Justin Pierce, who played Craig and Day-Day's friend Roach in Next Friday, was originally written to be in this film, working with Craig and Day-Day as security guards, but committed suicide before filming began. Filming began on November 1, 2001, and wrapped in January 2002.

==Reception==
=== Box office ===
Friday After Next grossed $13 million in its opening weekend, finishing third at the box office. It made $7.4 million in its second weekend (including $10.6 million over the five-day Thanksgiving frame), falling to sixth. It went on to gross $33.5 million worldwide.

=== Critical response ===
On Rotten Tomatoes, the film holds an approval rating of based on reviews, with an average rating of . The site's critical consensus reads: "This Friday installment is more shapeless and stale than its predecessors." On Metacritic, the film has a weighted average score of 35 out of 100, based on 24 critics, indicating "generally unfavorable" reviews. Audiences polled by CinemaScore gave the film an average grade of "B+" on an A+ to F scale.

Roger Ebert of the Chicago Sun-Times gave it two out of four and wrote: "I guess there's an audience for it, and Ice Cube has paid dues in better and more positive movies (Barbershop among them).
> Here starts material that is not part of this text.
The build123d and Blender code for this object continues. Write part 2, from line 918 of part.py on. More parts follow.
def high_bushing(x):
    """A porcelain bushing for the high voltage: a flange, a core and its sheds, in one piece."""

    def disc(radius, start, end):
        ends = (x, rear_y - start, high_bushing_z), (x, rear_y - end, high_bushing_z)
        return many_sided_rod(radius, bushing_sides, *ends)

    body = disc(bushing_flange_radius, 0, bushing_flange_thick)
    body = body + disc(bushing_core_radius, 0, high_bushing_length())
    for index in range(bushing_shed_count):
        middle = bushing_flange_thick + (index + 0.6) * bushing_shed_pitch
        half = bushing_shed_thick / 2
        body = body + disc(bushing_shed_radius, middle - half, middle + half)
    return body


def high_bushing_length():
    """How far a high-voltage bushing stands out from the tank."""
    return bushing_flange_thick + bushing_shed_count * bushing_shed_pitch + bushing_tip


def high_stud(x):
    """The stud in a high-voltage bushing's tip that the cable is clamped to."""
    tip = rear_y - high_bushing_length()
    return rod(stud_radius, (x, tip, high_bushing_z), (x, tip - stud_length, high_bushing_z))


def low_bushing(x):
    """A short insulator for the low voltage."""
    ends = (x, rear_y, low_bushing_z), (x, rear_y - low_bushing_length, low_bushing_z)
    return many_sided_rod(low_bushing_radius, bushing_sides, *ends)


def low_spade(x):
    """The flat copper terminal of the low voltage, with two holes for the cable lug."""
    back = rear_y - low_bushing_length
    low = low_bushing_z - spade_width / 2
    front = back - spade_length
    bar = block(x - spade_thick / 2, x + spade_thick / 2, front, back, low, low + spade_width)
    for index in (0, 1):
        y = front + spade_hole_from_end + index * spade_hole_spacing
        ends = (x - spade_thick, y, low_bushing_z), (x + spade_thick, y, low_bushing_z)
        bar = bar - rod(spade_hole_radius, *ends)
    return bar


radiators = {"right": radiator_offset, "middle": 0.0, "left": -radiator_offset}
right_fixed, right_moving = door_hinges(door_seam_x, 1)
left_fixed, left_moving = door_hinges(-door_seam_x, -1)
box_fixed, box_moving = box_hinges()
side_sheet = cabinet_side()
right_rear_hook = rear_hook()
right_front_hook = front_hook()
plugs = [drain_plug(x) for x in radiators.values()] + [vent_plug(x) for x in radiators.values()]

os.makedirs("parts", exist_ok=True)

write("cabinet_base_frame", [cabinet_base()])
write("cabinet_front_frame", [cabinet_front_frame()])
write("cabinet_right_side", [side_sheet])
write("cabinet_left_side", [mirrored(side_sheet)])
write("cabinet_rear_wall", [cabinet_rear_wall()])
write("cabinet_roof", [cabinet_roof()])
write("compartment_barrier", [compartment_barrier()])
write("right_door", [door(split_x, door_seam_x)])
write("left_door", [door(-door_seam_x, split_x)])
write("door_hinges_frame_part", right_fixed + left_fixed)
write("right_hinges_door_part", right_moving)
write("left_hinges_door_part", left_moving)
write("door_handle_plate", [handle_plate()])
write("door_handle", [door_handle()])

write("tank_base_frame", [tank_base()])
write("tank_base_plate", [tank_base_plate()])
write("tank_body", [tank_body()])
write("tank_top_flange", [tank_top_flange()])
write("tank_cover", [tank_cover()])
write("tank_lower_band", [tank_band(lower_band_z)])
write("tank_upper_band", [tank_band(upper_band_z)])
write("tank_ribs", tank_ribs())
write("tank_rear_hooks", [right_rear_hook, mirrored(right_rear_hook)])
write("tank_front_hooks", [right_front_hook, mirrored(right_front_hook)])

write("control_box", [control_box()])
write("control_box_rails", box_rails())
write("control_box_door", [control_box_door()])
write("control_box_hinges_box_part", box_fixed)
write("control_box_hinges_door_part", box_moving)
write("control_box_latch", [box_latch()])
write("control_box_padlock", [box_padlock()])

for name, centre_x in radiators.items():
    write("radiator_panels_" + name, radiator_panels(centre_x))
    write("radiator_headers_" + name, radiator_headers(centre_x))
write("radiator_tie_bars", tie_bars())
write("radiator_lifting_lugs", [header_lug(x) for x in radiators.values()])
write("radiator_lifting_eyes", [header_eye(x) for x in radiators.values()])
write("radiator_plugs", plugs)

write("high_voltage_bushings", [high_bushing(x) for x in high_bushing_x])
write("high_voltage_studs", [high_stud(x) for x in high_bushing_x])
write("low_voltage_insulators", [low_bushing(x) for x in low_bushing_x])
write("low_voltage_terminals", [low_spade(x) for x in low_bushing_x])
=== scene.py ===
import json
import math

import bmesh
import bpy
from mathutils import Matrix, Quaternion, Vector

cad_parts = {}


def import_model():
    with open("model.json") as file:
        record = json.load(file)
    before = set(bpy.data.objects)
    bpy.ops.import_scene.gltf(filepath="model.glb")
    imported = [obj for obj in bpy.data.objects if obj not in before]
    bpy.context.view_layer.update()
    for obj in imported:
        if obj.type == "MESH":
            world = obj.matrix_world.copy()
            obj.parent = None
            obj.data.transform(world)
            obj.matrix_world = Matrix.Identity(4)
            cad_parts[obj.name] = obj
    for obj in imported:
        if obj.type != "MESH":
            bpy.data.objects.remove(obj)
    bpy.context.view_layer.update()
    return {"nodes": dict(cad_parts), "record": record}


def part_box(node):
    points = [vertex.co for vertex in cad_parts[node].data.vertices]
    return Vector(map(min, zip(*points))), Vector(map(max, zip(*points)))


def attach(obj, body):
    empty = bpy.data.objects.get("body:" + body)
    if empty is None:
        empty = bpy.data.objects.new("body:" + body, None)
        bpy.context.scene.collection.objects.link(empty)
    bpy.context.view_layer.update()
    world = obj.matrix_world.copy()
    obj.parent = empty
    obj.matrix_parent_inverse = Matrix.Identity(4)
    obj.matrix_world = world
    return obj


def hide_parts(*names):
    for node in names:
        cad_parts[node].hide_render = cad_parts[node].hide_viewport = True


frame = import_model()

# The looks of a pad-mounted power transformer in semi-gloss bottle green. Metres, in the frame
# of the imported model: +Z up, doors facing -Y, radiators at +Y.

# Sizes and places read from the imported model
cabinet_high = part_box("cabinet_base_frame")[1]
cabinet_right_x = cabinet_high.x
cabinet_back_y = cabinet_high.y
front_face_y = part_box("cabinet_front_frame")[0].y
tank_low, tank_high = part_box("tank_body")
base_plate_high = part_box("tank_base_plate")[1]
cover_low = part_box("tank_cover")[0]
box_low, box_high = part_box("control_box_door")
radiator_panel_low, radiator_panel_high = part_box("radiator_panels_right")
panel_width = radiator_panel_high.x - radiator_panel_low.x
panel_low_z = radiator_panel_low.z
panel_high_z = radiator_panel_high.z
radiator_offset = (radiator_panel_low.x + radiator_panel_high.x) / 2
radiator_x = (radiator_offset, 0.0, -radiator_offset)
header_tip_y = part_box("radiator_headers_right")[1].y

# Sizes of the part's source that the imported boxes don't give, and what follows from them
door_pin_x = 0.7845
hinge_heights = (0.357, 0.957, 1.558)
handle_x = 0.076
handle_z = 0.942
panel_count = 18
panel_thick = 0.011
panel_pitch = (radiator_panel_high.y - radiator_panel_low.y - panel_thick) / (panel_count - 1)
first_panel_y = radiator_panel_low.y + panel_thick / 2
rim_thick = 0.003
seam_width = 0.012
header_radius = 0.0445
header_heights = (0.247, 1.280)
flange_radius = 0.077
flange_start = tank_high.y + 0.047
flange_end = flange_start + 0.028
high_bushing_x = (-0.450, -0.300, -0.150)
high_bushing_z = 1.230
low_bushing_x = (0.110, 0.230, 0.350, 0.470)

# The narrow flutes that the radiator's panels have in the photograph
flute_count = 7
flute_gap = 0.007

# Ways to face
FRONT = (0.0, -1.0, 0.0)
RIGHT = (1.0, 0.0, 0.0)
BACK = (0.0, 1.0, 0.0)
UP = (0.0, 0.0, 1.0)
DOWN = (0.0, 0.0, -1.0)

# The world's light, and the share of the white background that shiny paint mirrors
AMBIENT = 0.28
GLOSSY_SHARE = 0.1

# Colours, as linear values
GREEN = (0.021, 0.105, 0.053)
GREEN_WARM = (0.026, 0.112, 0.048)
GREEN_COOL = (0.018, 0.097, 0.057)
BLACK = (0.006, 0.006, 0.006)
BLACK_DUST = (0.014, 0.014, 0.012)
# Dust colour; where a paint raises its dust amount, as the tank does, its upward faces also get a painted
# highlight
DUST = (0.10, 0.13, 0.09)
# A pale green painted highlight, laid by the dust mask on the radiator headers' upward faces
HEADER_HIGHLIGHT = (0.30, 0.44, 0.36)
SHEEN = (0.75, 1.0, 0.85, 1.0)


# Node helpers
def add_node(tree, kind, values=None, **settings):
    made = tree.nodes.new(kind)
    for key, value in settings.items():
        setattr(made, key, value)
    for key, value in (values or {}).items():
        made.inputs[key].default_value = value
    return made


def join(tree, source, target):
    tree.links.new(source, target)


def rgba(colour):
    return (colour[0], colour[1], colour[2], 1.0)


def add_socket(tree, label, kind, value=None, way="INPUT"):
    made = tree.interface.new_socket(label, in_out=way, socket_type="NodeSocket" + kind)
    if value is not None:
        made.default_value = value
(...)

But surely laughs can be found in something other than this worked-over material."
Ernest Hardy of L.A. Weekly called it "Loud, chaotic and largely unfunny," and Jay Boyar of the Orlando Sentinel wrote: "To call this film a lump of coal would only be to flatter it."
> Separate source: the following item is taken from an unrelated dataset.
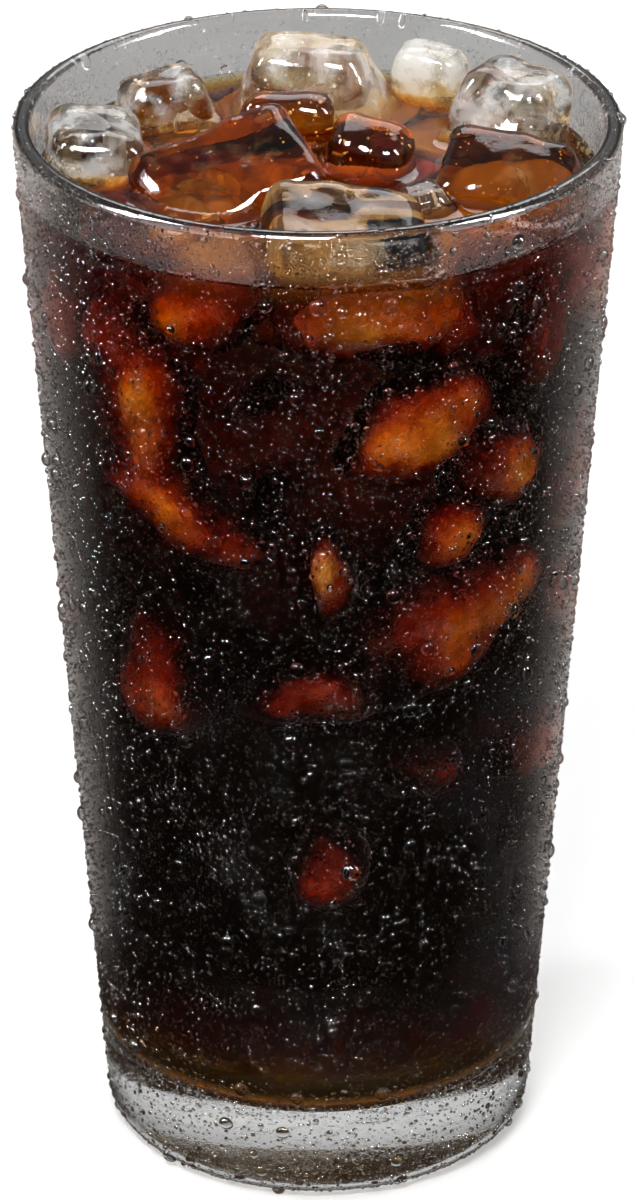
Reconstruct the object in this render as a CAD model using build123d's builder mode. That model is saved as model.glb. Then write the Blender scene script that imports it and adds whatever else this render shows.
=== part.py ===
from build123d import *
import os

# Iced coffee in a tapered tumbler: the glass, the coffee up to its level, and the ice standing out of it.
# Millimetres, +Z up. The origin is the centre of the foot, on the table.

# Glass
GLASS_HEIGHT = 159.0
RIM_RADIUS = 43.0  # outside
FOOT_RADIUS = 31.2  # outside, where the line of the wall meets the table
RIM_WALL = 2.6
FOOT_WALL = 3.3
BASE_THICKNESS = 13.7
HEEL_RADIUS = 4.7
INSIDE_CORNER_RADIUS = 5.0
HOLLOW_RADIUS = 22.0  # the shallow hollow under the foot
HOLLOW_DEPTH = 1.0

# Coffee
RIM_TO_COFFEE = 9.6

# Ice: half melted cubes, drawn for a mouth of this radius at the coffee's level and scaled to the real one
DRAWN_MOUTH = 39.5
ICE_EDGE_RADIUS = 2.2
FULL_ROUND_CROWN = 9.0  # a cube with a narrower crown is rounded less

# For each cube: the middle of its crown (x, y, height above the coffee), the crown's and the foot's
# sides, how far the foot is shifted from under the crown, the block's depth, its lean about X and Y,
# and its turn about Z.
ICE = {
    "ice_left": ((-31.0, 5.0, 5.9), (11.5, 12.0), (13.0, 14.0), (1.4, 0.0), 10.0, (4.0, 11.0), 6.0),
    "ice_left_back": ((-22.6, 22.2, 5.8), (9.5, 6.5), (15.0, 11.5), (0.5, -1.0), 12.5, (4.0, -4.0), 26.0),
    "ice_back": ((-1.2, 25.5, 9.7), (13.5, 8.0), (26.5, 14.5), (0.0, 0.0), 18.0, (5.0, -3.0), -10.0),
    "ice_back_small": ((16.2, 31.7, 6.6), (8.0, 5.0), (9.5, 6.0), (0.5, 0.0), 11.0, (2.0, 6.0), -22.0),
    "ice_right_back": ((28.6, 16.0, 9.0), (12.0, 9.0), (16.0, 13.0), (-1.0, -2.6), 14.0, (4.0, 2.0), -34.0),
    "ice_middle_left": ((-4.4, 13.2, 6.3), (11.0, 3.6), (14.0, 4.4), (0.0, 0.0), 10.0, (8.0, 2.0), -8.0),
    "ice_front_left": ((-12.9, -7.0, 4.7), (22.5, 17.0), (24.0, 18.5), (0.0, 0.0), 15.0, (25.0, -11.0), 22.0),
    "ice_middle": ((7.8, 5.0, 4.5), (9.0, 7.5), (11.0, 9.5), (0.0, 0.0), 12.0, (14.0, 12.0), -14.0),
    "ice_right": ((26.0, -5.4, 4.4), (17.0, 13.0), (17.5, 14.0), (0.0, 1.0), 14.0, (24.0, -4.0), -18.0),
    "ice_front": ((4.4, -27.0, 5.2), (20.5, 15.5), (22.0, 18.0), (0.0, -1.0), 15.0, (12.0, 12.0), 6.0),
    "ice_front_small": ((14.2, -10.0, 2.2), (5.6, 5.6), (6.0, 6.0), (0.0, 0.0), 8.0, (16.0, -8.0), 14.0),
}

COFFEE_LEVEL = GLASS_HEIGHT - RIM_TO_COFFEE
HOLLOW_SPHERE = (HOLLOW_RADIUS**2 + HOLLOW_DEPTH**2) / (2 * HOLLOW_DEPTH)
LIP_ROUND = 0.49 * RIM_WALL


def outer_radius(height):
    return FOOT_RADIUS + (RIM_RADIUS - FOOT_RADIUS) * height / GLASS_HEIGHT


def inner_radius(height):
    wall = FOOT_WALL + (RIM_WALL - FOOT_WALL) * height / GLASS_HEIGHT
    return outer_radius(height) - wall


def make_ice(label, crown_at, crown, foot, shift, depth, lean, turn):
    fit = inner_radius(COFFEE_LEVEL) / DRAWN_MOUTH
    x, y, rise = crown_at
    place = Location((x * fit, y * fit, COFFEE_LEVEL + rise * fit), (lean[0], lean[1], turn))
    top = Plane(place)
    with BuildPart() as block:
        with BuildSketch(top):
            Rectangle(crown[0] * fit, crown[1] * fit)
        with BuildSketch(top.offset(-depth * fit)):
            with Locations((shift[0] * fit, shift[1] * fit)):
                Rectangle(foot[0] * fit, foot[1] * fit)
        loft()
        rounding = ICE_EDGE_RADIUS * min(1.0, min(crown) / FULL_ROUND_CROWN)
        fillet(block.edges(), rounding * fit)
    block.part.label = label
    return block.part


os.makedirs("parts", exist_ok=True)

with BuildPart() as glass:
    with BuildSketch(Plane.XZ) as section:
        with BuildLine():
            Polyline(
                (0, 0),
                (FOOT_RADIUS, 0),
                (RIM_RADIUS, GLASS_HEIGHT),
                (inner_radius(GLASS_HEIGHT), GLASS_HEIGHT),
                (inner_radius(BASE_THICKNESS), BASE_THICKNESS),
                (0, BASE_THICKNESS),
                close=True,
            )
        make_face()
        heights = section.vertices().group_by(Axis.Y)
        heel = heights[0].sort_by(Axis.X)[-1]
        inside_corner = heights[1].sort_by(Axis.X)[-1]
        lip = heights[-1]
        fillet(heel, HEEL_RADIUS)
        fillet(inside_corner, INSIDE_CORNER_RADIUS)
        fillet(lip, LIP_ROUND)
        with Locations((0, HOLLOW_DEPTH - HOLLOW_SPHERE)):
            Circle(HOLLOW_SPHERE, mode=Mode.SUBTRACT)
    revolve(axis=Axis.Z)
glass.part.label = "glass"
export_step(glass.part, "parts/glass.step")

ice_cubes = [make_ice(label, *sizes) for label, sizes in ICE.items()]
for cube in ice_cubes:
    export_step(cube, f"parts/{cube.label}.step")

with BuildPart() as coffee:
    with BuildSketch(Plane.XZ) as fill:
        with BuildLine():
            Polyline(
                (0, BASE_THICKNESS),
                (inner_radius(BASE_THICKNESS), BASE_THICKNESS),
                (inner_radius(COFFEE_LEVEL), COFFEE_LEVEL),
                (0, COFFEE_LEVEL),
                close=True,
            )
        make_face()
        bottom_corner = fill.vertices().group_by(Axis.Y)[0].sort_by(Axis.X)[-1]
        fillet(bottom_corner, INSIDE_CORNER_RADIUS)
    revolve(axis=Axis.Z)
    add(ice_cubes, mode=Mode.SUBTRACT)
coffee.part.label = "coffee"
export_step(coffee.part, "parts/coffee.step")
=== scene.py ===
import logging
import math
import random
from dataclasses import dataclass, field
from enum import Enum
from typing import NamedTuple

import bpy
import numpy as np
from mathutils import Matrix, Vector
from mathutils.bvhtree import BVHTree


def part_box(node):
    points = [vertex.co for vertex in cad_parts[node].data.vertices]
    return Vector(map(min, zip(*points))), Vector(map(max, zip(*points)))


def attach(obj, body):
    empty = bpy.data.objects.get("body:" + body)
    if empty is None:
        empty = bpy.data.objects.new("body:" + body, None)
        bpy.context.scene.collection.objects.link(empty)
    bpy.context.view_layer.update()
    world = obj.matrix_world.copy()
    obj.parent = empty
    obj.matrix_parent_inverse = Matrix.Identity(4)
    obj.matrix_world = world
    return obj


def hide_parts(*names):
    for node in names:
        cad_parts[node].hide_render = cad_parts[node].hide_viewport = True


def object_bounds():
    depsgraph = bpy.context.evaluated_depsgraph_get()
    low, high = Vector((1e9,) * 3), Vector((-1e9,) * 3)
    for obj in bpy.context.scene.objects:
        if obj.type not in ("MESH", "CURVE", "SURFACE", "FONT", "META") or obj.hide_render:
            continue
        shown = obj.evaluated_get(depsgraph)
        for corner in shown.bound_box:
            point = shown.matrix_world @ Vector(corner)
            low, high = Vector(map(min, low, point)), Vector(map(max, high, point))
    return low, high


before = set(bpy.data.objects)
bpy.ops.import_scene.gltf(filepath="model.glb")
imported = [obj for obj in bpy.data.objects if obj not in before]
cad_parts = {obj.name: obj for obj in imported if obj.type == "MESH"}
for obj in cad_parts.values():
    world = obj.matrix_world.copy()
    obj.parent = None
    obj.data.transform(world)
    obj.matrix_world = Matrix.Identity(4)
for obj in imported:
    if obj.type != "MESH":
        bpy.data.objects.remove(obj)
cad_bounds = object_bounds()

log = logging.getLogger("iced_coffee")

MM = 0.001
BODY = "root"
Point = tuple[float, float]
Span = tuple[float, float]
Colour = tuple[float, float, float]


class Slot(Enum):
    """The record's material slots."""

    GLASS = "glass"
    COFFEE = "coffee"
    ICE = "ice"


class Shows(Enum):
    """Where a lamp is seen: everywhere, not in gloss, not through glass, or only in gloss."""

    BOTH = "both"
    LIGHT = "light"
    SKIN = "skin"
    GLINT = "glint"


# ----------------------------------------------------------------------------------------------
# Bench tools: small steps that every piece needs
# ----------------------------------------------------------------------------------------------


def clear_bench() -> None:
    """Leave edit mode and deselect everything."""
    if bpy.context.object and bpy.context.object.mode != "OBJECT":
        bpy.ops.object.mode_set(mode="OBJECT")
    bpy.ops.object.select_all(action="DESELECT")


def pick(piece: bpy.types.Object) -> None:
    """Make one object the only selected and active one.

    Args:
        piece: The object.
    """
    clear_bench()
    piece.select_set(True)
    bpy.context.view_layer.objects.active = piece


def modify(piece: bpy.types.Object, kind: str, **settings: object) -> None:
    """Add a modifier with its settings and apply it.

    Args:
        piece: The object to change.
        kind: The modifier's type, such as "REMESH".
        settings: The modifier's properties.
    """
    pick(piece)
    modifier = piece.modifiers.new(kind.lower(), kind)
    for name, value in settings.items():
        setattr(modifier, name, value)
    bpy.ops.object.modifier_apply(modifier=modifier.name)


def tidy_shell(piece: bpy.types.Object, merge: float = 0.001 * MM) -> None:
    """Merge doubles, drop empty faces and turn every face outwards.

    Args:
        piece: A closed shell.
        merge: Points nearer than this become one, in metres.
    """
    pick(piece)
    bpy.ops.object.mode_set(mode="EDIT")
    bpy.ops.mesh.select_all(action="SELECT")
    bpy.ops.mesh.remove_doubles(threshold=merge)
    bpy.ops.mesh.dissolve_degenerate(threshold=merge)
    bpy.ops.mesh.normals_make_consistent(inside=False)
    bpy.ops.object.mode_set(mode="OBJECT")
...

Kevin Thomas of the Los Angeles Times gave it a positive review: "Fast and raunchy, Friday After Next surely stands apart from other holiday-themed movies for its gleeful low-down humor and a raft of uninhibited characters involved in one outrageous predicament after another."

==Soundtrack==

Friday After Next is the soundtrack from the film of the same name. It peaked at number 23 on the Top R&B/Hip-Hop Albums.